When you create extension pg_cron
up on RDS, the install is into the postgres
database by default, and it creates a new schema named cron
. That's all fine. As a "hello world" version of the problem, here's a simple table and task to insert the current time every minute into a text field.
DROP TABLE IF EXISTS cron.foo;
CREATE TABLE IF NOT EXISTS cron.foo (
bar text
);
GRANT INSERT ON TABLE cron.foo TO rds_super;
INSERT INTO cron.foo VALUES (now()::text);
select * from cron.foo;
-- Run every minute
SELECT cron.schedule('postgres.populate.foo','*/1 * * * *',
$$INSERT INTO cron.foo VALUES (now()::text) $$);
The bare statement INSERT INTO cron.foo VALUES (now()::text)
works fine, when connected directly as the rds_super
user. But when it's executed through the cron.job
defined above, the cron.job_run_details
output has the right code, the expected user, but a failure result with this error:
ERROR: The protected role of rds_super doesn't provide permission to schedule a job.
Does this ring a bell for anyone? I've deleted, reinstalled, set permissions explicitly. No improvement.
This may be off, but I ran into a couple of things where it looked like I needed to provide access to public
. I started in PG 9.4 or 9.5, couldn't get my head around securing public...and stripped all of the rights off it everywhere. Putting some back in may be needed here?
Here are the permissions checks that I could think of.
select grantor,
grantee,
table_schema,
table_name,
string_agg (privilege_type, ',' order by privilege_type) as grants
from information_schema.role_table_grants
where table_catalog = 'postgres'
and table_schema = 'cron'
and grantee = 'rds_super'
group by 1,2,3,4
order by 1,2,3,4;
I gave the user all privileges on all of the tables, just to see if that cleared things up. No joy.
grantor grantee table_schema table_name grants
rds_super rds_super cron foo DELETE,INSERT,REFERENCES,SELECT,TRIGGER,TRUNCATE,UPDATE
rds_super rds_super cron job_run_details_plus DELETE,INSERT,REFERENCES,SELECT,TRIGGER,TRUNCATE,UPDATE
rds_superuser rds_super cron job DELETE,INSERT,REFERENCES,SELECT,TRIGGER,TRUNCATE,UPDATE
rds_superuser rds_super cron job_run_details DELETE,INSERT,REFERENCES,SELECT,TRIGGER,TRUNCATE,UPDATE
Nothing is obviously wrong with the schema rights:
select pg_catalog.has_schema_privilege('rds_super', 'cron', 'CREATE') AS create,
pg_catalog.has_schema_privilege('rds_super', 'cron', 'USAGE') AS usage;
create usage
t t
Likewise, nothing pops out when I check function execution rights:
select proname, proargnames
from pg_proc
where has_function_privilege('rds_super',oid,'execute')
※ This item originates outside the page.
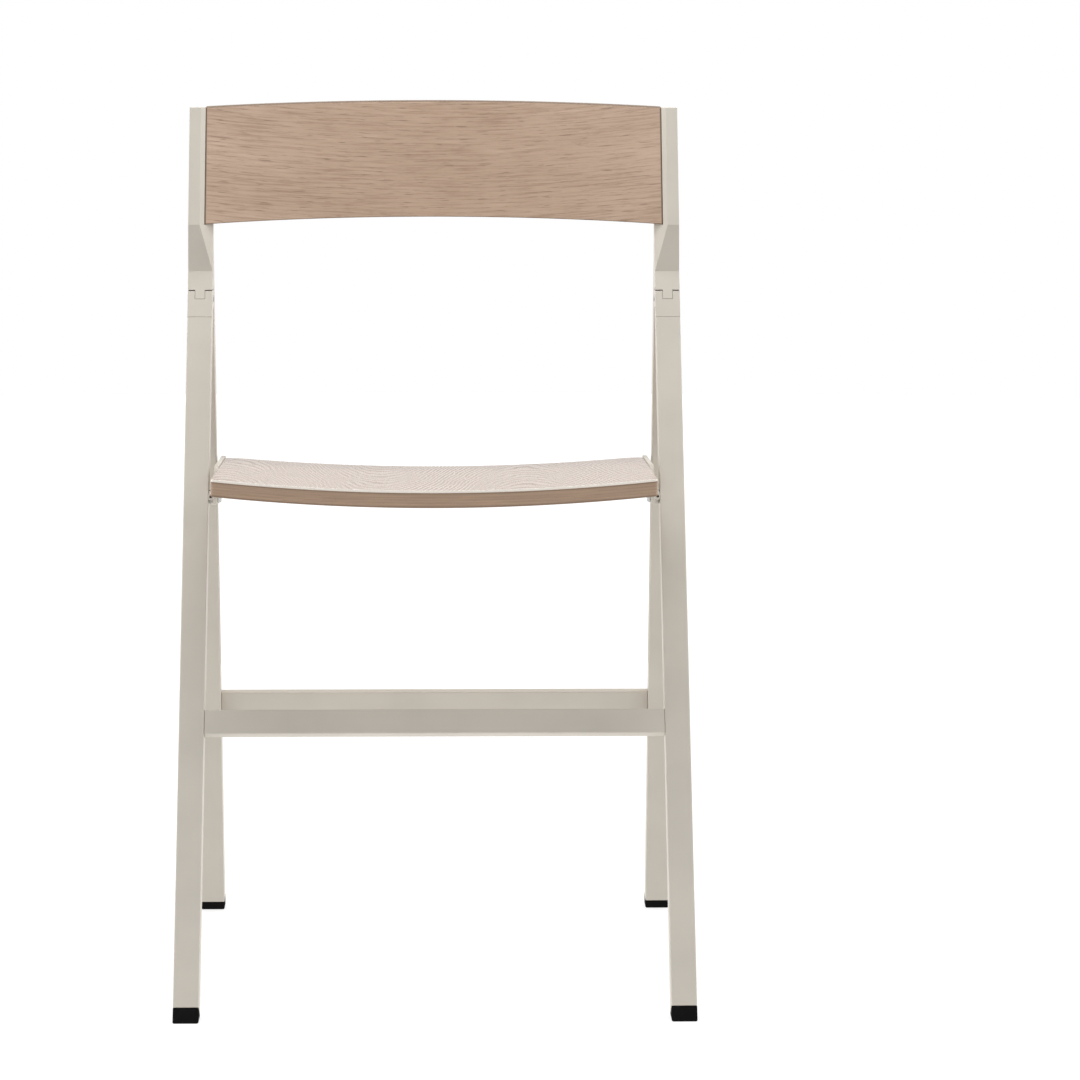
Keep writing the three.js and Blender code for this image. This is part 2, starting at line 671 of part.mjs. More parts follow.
// A bracket's plate in side view: round below the pivot, slanting up in front to its level top.
function plateOutline() {
  const r = BRACKET_CORNER;
  const quarter = Math.PI / 2;
  const low = -BRACKET_BELOW + r;
  const high = SEAT_RISE + BRACKET_ABOVE - r;
  const front = -BRACKET_AHEAD + r;
  const rear = pinBack + BRACKET_BEHIND - r;
  const slant = Math.atan2(high - low, BRACKET_TOP_START - front) + quarter;
  return outline([
    ...arc(front, low, r, slant, quarter * 3),
    ...arc(rear, low, r, -quarter, 0),
    ...arc(rear, high, r, 0, quarter),
    ...arc(BRACKET_TOP_START, high, r, quarter, slant),
  ]);
}

// The rail that carries the flange ahead of the pivot, with the tapped hole in its end.
function bracketRail() {
  const x = (plateInner + plateOuter) / 2;
  const z = flangeTopOut - RAIL_HEIGHT / 2;
  const section = roundedRectangle(BRACKET_THICKNESS, RAIL_HEIGHT, RAIL_EDGE);
  const rail = alongDepth(section, -RAIL_AHEAD, 0).translate(x, 0, z);
  const length = RAIL_HOLE_DEPTH + OVERRUN;
  const hole = new THREE.CylinderGeometry(RAIL_HOLE_RADIUS, RAIL_HOLE_RADIUS, length, HOLE_SIDES);
  hole.translate(x, -RAIL_AHEAD - OVERRUN + length / 2, z);
  return solid(rail).subtract(solid(hole));
}

// A seat bracket: plate, rail and flange in one piece.
function seatBracket() {
  const overlap = plateInner + BRACKET_THICKNESS / 2;
  const flange = alongDepth(outline([
    [flangeEnd, flangeTopIn - FLANGE_THICKNESS],
    [overlap, flangeTopOut - FLANGE_THICKNESS],
    [overlap, flangeTopOut],
    [flangeEnd, flangeTopIn],
  ]), -FLANGE_AHEAD, FLANGE_BEHIND);
  const plate = acrossWidth(plateOutline(), plateInner, plateOuter);
  let body = solid(plate).add(bracketRail()).add(solid(flange));
  body = body.subtract(solid(pinAlongX(PIVOT_RADIUS + FIT, innerX - LEG_WIDTH, innerX, 0, 0)));
  const pinHole = pinAlongX(SLIDER_PIN_RADIUS + FIT, innerX - LEG_WIDTH, innerX, pinBack, SLIDER_PIN_RISE);
  body = body.subtract(solid(pinHole));
  for (const y of SEAT_SCREW_PLACES) {
    const hole = screwHole(FLANGE_THICKNESS + FIT + SCREW_BITE);
    body = body.subtract(solid(hole.applyMatrix4(seatScrewPlace(y))));
  }
  return shell(body);
}

// The screw that the seat turns on, headed on the bracket's inner side.
function pivotScrew() {
  const profile = [
    [0, -PIVOT_HEAD_HEIGHT],
    [PIVOT_HEAD_RADIUS * Math.cos(Math.PI / 6), -PIVOT_HEAD_HEIGHT],
    [PIVOT_HEAD_RADIUS, -PIVOT_HEAD_HEIGHT / 2],
    [PIVOT_HEAD_RADIUS, 0],
    [PIVOT_RADIUS, 0],
    [PIVOT_RADIUS, innerX + PIVOT_REACH - plateInner + FIT],
    [0, innerX + PIVOT_REACH - plateInner + FIT],
  ];
  return lathe(profile).rotateZ(-Math.PI / 2).translate(plateInner - FIT, 0, 0);
}

// The threaded insert in the leg's inner wall, with its flange outside.
function pivotInsert() {
  const bore = PIVOT_RADIUS + FIT;
  const face = innerX - FIT;
  const body = solid(ringAlongX(bore, INSERT_FLANGE_RADIUS, face - INSERT_FLANGE_THICKNESS, face));
  const sleeve = ringAlongX(bore, bore + INSERT_WALL, face - FIT, innerX + PIVOT_REACH - FIT);
  return shell(body.add(solid(sleeve)));
}

// The spacer between bracket and insert.
function seatSpacer() {
  const end = innerX - 2 * FIT - INSERT_FLANGE_THICKNESS;
  return ringAlongX(PIVOT_RADIUS + FIT, SPACER_RADIUS, plateOuter + FIT, end);
}

// A front leg: the tube with the hole for the insert.
function frontLeg() {
  const radius = PIVOT_RADIUS + 2 * FIT + INSERT_WALL;
  const hole = pinAlongX(radius, innerX - OVERRUN, innerX + LEG_WALL + LEG_EDGE, 0, -SEAT_DROP);
  return shell(solid(legTube(frontTubeEnd)).subtract(solid(hole)));
}

// The pin on the bracket that works the glide. It ends just short of the leg.
function sliderPin() {
  const pin = solid(pinAlongX(SLIDER_PIN_RADIUS, plateInner + FIT, innerX - FIT, 0, 0));
  const from = plateOuter + FIT;
  const collar = pinAlongX(SLIDER_COLLAR_RADIUS, from, from + SLIDER_COLLAR_THICKNESS, 0, 0);
  return shell(pin.add(solid(collar)));
}

// The glide: a neck in the groove and a head inside the tube.
function seatGlide() {
  const neck = slot(GROOVE_WIDTH - 2 * FIT, GLIDE_LENGTH);
  const headFrom = innerX + LEG_WALL + FIT;
  const head = slot(GLIDE_HEAD_WIDTH, GLIDE_HEAD_LENGTH);
  const body = solid(acrossWidth(neck, innerX, headFrom + FIT));
  return shell(body.add(solid(acrossWidth(head, headFrom, headFrom + GLIDE_HEAD_THICKNESS))));
}

// Adds one mesh to its group.
function add(group, name, geometry, material, side = 1) {
  const mesh = new THREE.Mesh(geometry, material);
  mesh.name = name;
  mesh.scale.x = side;
  group.add(mesh);
  return mesh;
}

// Adds a left and a right copy. The right one is the mirror image.
function addPair(group, name, geometry, material) {
  return [
    add(group, `${name}_left`, geometry, material, 1),
    add(group, `${name}_right`, geometry, material, -1),
  ];
}

// The hinge's place, so that the feet's outer edges lie equally far from the origin
const frontReach = onFrontLeg(-farFace, frontFloor(-farFace))[0];
const rearReach = onRearLeg(farFace, rearFloor(farFace))[0];

const chair = new THREE.Group();
const hinge = new THREE.Group();
hinge.position.set(0, -(frontReach + rearReach) / 2, HINGE_HEIGHT);
chair.add(hinge);

// Front legs, drawn along their own length
const frontLegs = new THREE.Group();
frontLegs.rotation.x = -frontAngle;
hinge.add(frontLegs);
for (const leg of addPair(frontLegs, 'front_leg', frontLeg(), powderCoat)) {
  leg.position.y = -legMiddle;
}
const frontBarY = -farFace + BAR_SETBACK + BAR_DEPTH / 2;
add(frontLegs, 'front_crossbar', crossbar(frontBarY, -FRONT_BAR_DROP - BAR_HEIGHT / 2), powderCoat);
for (const insert of addPair(frontLegs, 'pivot_insert', pivotInsert(), steel)) {
  insert.position.set(0, -legMiddle, -SEAT_DROP);
}
addPair(hinge, 'front_cap', frontCap(), powderCoat);
const frontFoot = foot(onFrontLeg, frontTubeEnd, frontFloor, [-farFace, -HINGE_SETBACK], -frontAngle);
addPair(hinge, 'front_foot', frontFoot, blackRubber);

// Rear legs, uprights and back
const rearLegs = new THREE.Group();
rearLegs.rotation.x = rearAngle;
hinge.add(rearLegs);
for (const leg of addPair(rearLegs, 'rear_leg', rearLeg(), powderCoat)) {
  leg.position.y = legMiddle;
}
const rearBarY = farFace - BAR_SETBACK - BAR_DEPTH / 2;
add(rearLegs, 'rear_crossbar', crossbar(rearBarY, -REAR_BAR_DROP - BAR_HEIGHT / 2), powderCoat);
for (const glide of addPair(rearLegs, 'seat_glide', seatGlide(), nylon)) {
  glide.position.set(0, legMiddle, -openDrop);
}
addPair(hinge, 'upright', upright(), powderCoat);
addPair(hinge, 'hinge_pin', hingePin(), steel);
addPair(hinge, 'hinge_bush', hingeBush(), nylon);
const rearFoot = foot(onRearLeg, rearTubeEnd, rearFloor, [HINGE_SETBACK, farFace], rearAngle);
addPair(hinge, 'rear_foot', rearFoot, blackRubber);
add(hinge, 'back_panel', backPanel(), paleOak);
for (const [name, level] of [['low', -1], ['high', 1]]) {
  const tabScrew = screw(TAB_THICKNESS + SCREW_BITE).applyMatrix4(panelScrewPlace(level));
  addPair(hinge, `panel_screw_${name}`, tabScrew, steel);
}

// Seat, with its brackets, screws and pins
const seat = new THREE.Group();
seat.position.set(0, seatPivot[0], seatPivot[1]);
seat.rotation.x = -slope;
hinge.add(seat);
add(seat, 'seat_panel', seatPanel(), paleOak);
addPair(seat, 'seat_bracket', seatBracket(), powderCoat);
addPair(seat, 'seat_pivot_screw', pivotScrew(), steel);
addPair(seat, 'seat_spacer', seatSpacer(), nylon);
for (const pin of addPair(seat, 'slider_pin', sliderPin(), steel)) {
  pin.position.set(0, pinBack, SLIDER_PIN_RISE);
}
SEAT_SCREW_PLACES.forEach((y, i) => {
  const seatScrew = screw(FLANGE_THICKNESS + SCREW_BITE).applyMatrix4(seatScrewPlace(y));
  addPair(seat, `seat_screw_${i + 1}`, seatScrew, steel);
});

export default chair;
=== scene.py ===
import json
import math

import bmesh
import bpy
import numpy as np
from bpy.props import FloatProperty, FloatVectorProperty, IntProperty, PointerProperty
from mathutils import Matrix, Vector


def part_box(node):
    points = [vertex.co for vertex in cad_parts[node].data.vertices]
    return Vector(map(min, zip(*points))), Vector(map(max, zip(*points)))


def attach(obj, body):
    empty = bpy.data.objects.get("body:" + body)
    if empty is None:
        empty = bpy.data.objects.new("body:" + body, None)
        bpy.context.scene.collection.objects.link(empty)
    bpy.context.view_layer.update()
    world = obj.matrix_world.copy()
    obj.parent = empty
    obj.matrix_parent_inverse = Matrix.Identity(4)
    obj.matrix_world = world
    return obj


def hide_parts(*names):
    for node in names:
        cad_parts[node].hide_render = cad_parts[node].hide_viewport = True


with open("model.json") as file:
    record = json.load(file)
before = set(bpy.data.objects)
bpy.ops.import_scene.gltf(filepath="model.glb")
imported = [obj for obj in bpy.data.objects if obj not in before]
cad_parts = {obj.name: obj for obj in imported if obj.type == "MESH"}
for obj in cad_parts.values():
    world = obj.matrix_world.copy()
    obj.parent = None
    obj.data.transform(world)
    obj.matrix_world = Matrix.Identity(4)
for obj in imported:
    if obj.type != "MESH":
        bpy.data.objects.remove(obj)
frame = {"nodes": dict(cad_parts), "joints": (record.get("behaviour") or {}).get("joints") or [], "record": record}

bl_info = {
    "name": "Folding Chair",
    "version": (1, 0, 0),
    "blender": (4, 5, 0),
    "location": "View3D > Sidebar > Chair",
    "description": "Builds a folding chair with an oak back and seat around its working frame",
    "category": "Add Mesh",
}

SIDES = ("left", "right")
BODIES = frame["record"]["behaviour"]["bodies"]
BODY_OF = {node: body for body, nodes in BODIES.items() for node in nodes}
JOINTS = {joint["name"]: joint for joint in frame["joints"]}
HINGE = Vector(JOINTS["front_fold"]["pos_m"])
SEAT_PIVOT = Vector(JOINTS["seat_tilt"]["pos_m"])
MILLIMETRE = 0.001

# The finer pieces
WELD = 0.06 * MILLIMETRE  # corners that lie closer are one
FLAT_TURN = math.radians(0.4)  # facets that turn less are one face
SHARP_TURN = math.radians(40)  # edges that turn more are shaded sharp
ROUNDED = {"profile": 0.5, "affect": "EDGES", "clamp_overlap": True}  # how a bevel is cut
EDGE_STEPS = 3  # of a rounded edge
JOINT_REACH = 25 * MILLIMETRE  # from the hinge to the last face inside its joint
LEVEL = 0.98  # a level face's normal points this much up or down
SCREW_SOCKET = (2.2 * MILLIMETRE, 1.3 * MILLIMETRE)  # width and depth
PIVOT_SOCKET = (4.0 * MILLIMETRE, 1.8 * MILLIMETRE)

# The bent sheets
RIM_TURN = math.radians(60)  # a flat sheet's rim turns more
RIM_STEPS = 4
FACE_LEVEL = 0.9  # the two faces' normals point this much up or down before the bend
SHEET_SHARP_TURN = math.radians(50)
BACK_ROWS = 8
SEAT_ROWS = 24
FRONT_CORNER_STEPS = 5
REAR_CORNER_STEPS = 12
BOW_STEPS = 24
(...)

and pronamespace::regnamespace::text = 'cron'
order by 1,2
proname proargnames
job_cache_invalidate
schedule {job_name,schedule,command}
schedule {schedule,command}
unschedule {job_id}
unschedule {job_name}
I do not know if this is the answer, but it seems to have fixed my problem. Spoiler: Log in as the user the pg_cron scheduler
background worker runs as.
I burned everything down and restarted, and then found that my jobs simply would not run. No error, no results. I checked the status of the background workers like this:
select application_name,
usename,
backend_type,
query,
state,
wait_event_type,
age(now(),backend_start) as backend_start_age,
age(now(),query_start) as query_start_age,
age(now(),state_change) state_change_age
from pg_stat_activity
where backend_type != 'client backend';
I noticed that the background worker had been running for over a day (it's loaded as a shared library), and seemed to be stuck. I rebooted the server, and redid everything logged in as dbadmin
, instead of my custom user. That's the user name that the pg_cron scheduler
process is running as, in this case. I don't remember if dbadmin
is part of the package with RDS Postgres, or if it's something I added years back. There's nothing in the RDS pg_cron
instructions about this, so maybe it's just me. I needed to set up its search_path
and permissions a bit to get everything working the way I needed, but that's normal.
https://docs.aws.amazon.com/AmazonRDS/latest/UserGuide/PostgreSQL_pg_cron.html
At least in my case, the answer is to run the jobs as the same user as the pg_cron
background thread. I've posted more details to the end of the original question.